Social media is the realm of the prosumer. By posting, tweeting, commenting, liking and most importantly sharing on Facebook, Twitter, Pinterest, and LinkedIn, we collectively produce common pools of content that we consume.

The more I thought about prosumers, the more I came to wonder where this cultural form emerged from. Prosumers seemed to have erupted onto the cultural landscape in the noughties with the rise of Facebook and Twitter. But virtual communities that participate in creating common pools of content clearly predate these sites. Fred Turner’s brilliant study of the memetic connections between the hacker movement and the 60s counterculture (embodied in the ambassadorial figure of Stewart Brand) brought things into focus for me. I realized that the prosumer culture implicit in social media originally came into its own in the free software movement of the 1980s and ’90s. We can trace its lineage back to the 60s communes, where the uneasy mix of libertarianism and communalism that characterises both hackerdom and social media prosumerism initially was developed.

Turner’s argument is pivotal to the story I tell in my classes on Philosophy and Social Media.

4. The Cathedral and the Bazaar: Musings on Linux and Open Source by an Accidental Revolutionary by Eric S. Raymond (O’Reilly, 1999)

If not for Linux, where would we be today? If not for Eric S. Raymond’s magisterial book on open source culture, I’d probably still be waffling on about swarms and social change. Raymond puts his finger on the cultural logic that drives open source production: gift culture. When I integrated this insight into my thinking on prosumers, I realized that gift culture was the link between hackerdom and social media prosumption. Mark Zuckerberg’s fondness for hacker culture fed directly into the construction of Facebook and his vision of ‘frictionless sharing’. As I say in a recent post, it is enlightening to think of your Facebook feed as giant, ongoing, potlatch ceremony.

Another mind-blowing insight I took from Raymond was that the mainstreaming of open source that happened around the turn of the millennium was the product of a marketing campaign spearheaded by Netscape’s CEO, Jim Barksdale. In 1998, Netscape, who had been singled out for destruction by Microsoft for their dalliances with open source, made the strategic decision to throw its lot in with the emerging culture, and released the sources of the Netscape client onto the internet. This led to the creation of the Mozilla Foundation and the strategic branding of ‘open source’ as a viable mode of economic production. Raymond, who was employed by Barksdale to head-up the marketing campaign that accompanied this shift, hammers home the irony of this event. Open source culture was marketed to the world by an internet corporation (Netscape). The whole effort was conceived and undertaken in a top down fashion by Barksdale who, as Raymond says, ‘got the clue and imposed that vision on the people below him’.

Which just goes to show, sometimes you need a benevolent dictator.

5. The Intention Economy: When Customers Take Charge by Doc Searls (Harvard Business, 2010)

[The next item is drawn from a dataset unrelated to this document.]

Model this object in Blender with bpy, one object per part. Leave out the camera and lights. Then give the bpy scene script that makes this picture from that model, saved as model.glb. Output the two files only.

The Intention Economy is not a book I would have read five years ago, much less recommended on a list of my top five. The fact that this book has resonated with me so strongly, and is now reshaping the direction of my thought, is testament to the life-changing impact of the four books listed above, which have steered me away from what I now see as an abstract, unnecessarily theoretical, and overly utopian focus on the power of organized social movements (led by non-profits) in the internet age, to a more grounded, empirical, and prescriptively cautious perspective on the progressive cultural shifts associated with online social media.

Searls (co-author of The Cluetrain Manifesto) argues that so-called ‘big data’ will ultimately work in the consumer’s favor as a new generation of hackers and entrepreneurs turn the tables on the advertising industry and provide consumers with the means of controlling their data and managing their relationships with vendors. Searls claims that this will give rise to Vendor Relationship management (VRM), the customer-side counterpart to Customer Relationship Management (CRM). I am still wrapping my head around the implications of the book, which is jam packed full of provocative ideas and perspectives. The core ambitions of the book may seem ludicrously out of reach. But I wouldn’t be surprised to see them realized within the decade. Searls, I suspect, is tapping a deep vein of truth. Spring your fangs, bite in and feast.

Comments

  1. David Airth says:

    “Empire” was an excellent choice because I am a fan of globalization. This is what I wrote about it back in 1999, if I may:

    The turbulence wrought by globalization has many advocating that the process should be reversed. Let’s be realistic. We can temper globalization but not reverse it. Yet, if such a thing is possible, it won’t be in the best interest of the world or its sovereign states.

    Globalization, for the past 500 years [since Christopher Columbus], has had an incremental effect on civilization. Today it amounts to the salvation of humankind. It has united the world by engaging it in a central task of economic life. Thanks to globalization we have overcome potentially destructive intransigencies such as isolation and protectionism, which in the past have led to wars. The Cold War would not have been cold, nor would it have ended, if it wasn’t for globalization.

    Canada and the U.S. have benefited greatly from globalization. Their economic lives were revitalized by competition from abroad, especially in the automotive industry. It is in much the same way that the Asian and Russian economies will be revitalized. Globalization has encouraged accountability and accommodation throughout the world.

    Having said that, let’s give credit to critics of globalization. Criticism motivates us to re-examine ourselves, reform if necessary, and do better. It certainly helped Canada to shape up, give it the will power to deal with mounting debt and atrophic ways that were making Canada unproductive [and uncompetitive].